Boyfriend chronology
| Seventh Color (2014) | Witch (2014) | Boyfriend in Wonderland (2015) |

Singles from Witch
- "On & On" Released: May 28, 2013; "Witch" Released: October 13, 2014; "White Out" Released: October 13, 2014;

= Witch (Boyfriend EP) =

Witch is the third EP by South Korean boy band Boyfriend. It was released physically October 13, 2014.

== Background and promotion ==
On May 27, 2013, Starship Entertainment revealed Boyfriend would release a digital single, "On & On", the next day.
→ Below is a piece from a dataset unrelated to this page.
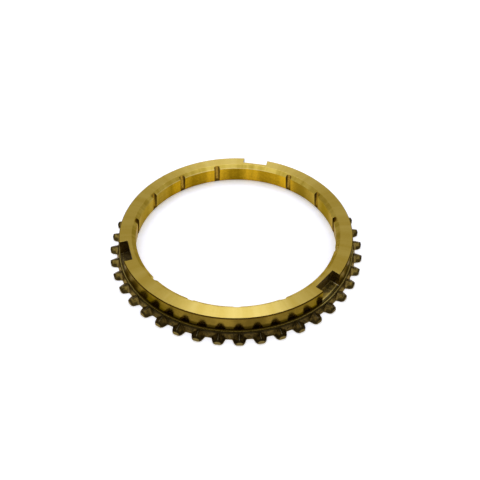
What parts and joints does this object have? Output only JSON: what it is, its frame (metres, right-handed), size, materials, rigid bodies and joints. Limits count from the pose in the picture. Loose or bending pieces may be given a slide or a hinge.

On May 28, the single was released and its music video uploaded to Starship's official YouTube channel,

On September 26, 2014, Starship Entertainment released the track list for Boyfriend's third EP. No other details, such as the concept or title track, were confirmed by Starship Entertainment. The album name and release date were revealed October 1, and on October 13, Starship Entertainment posted the music video teaser for another single, "White Out".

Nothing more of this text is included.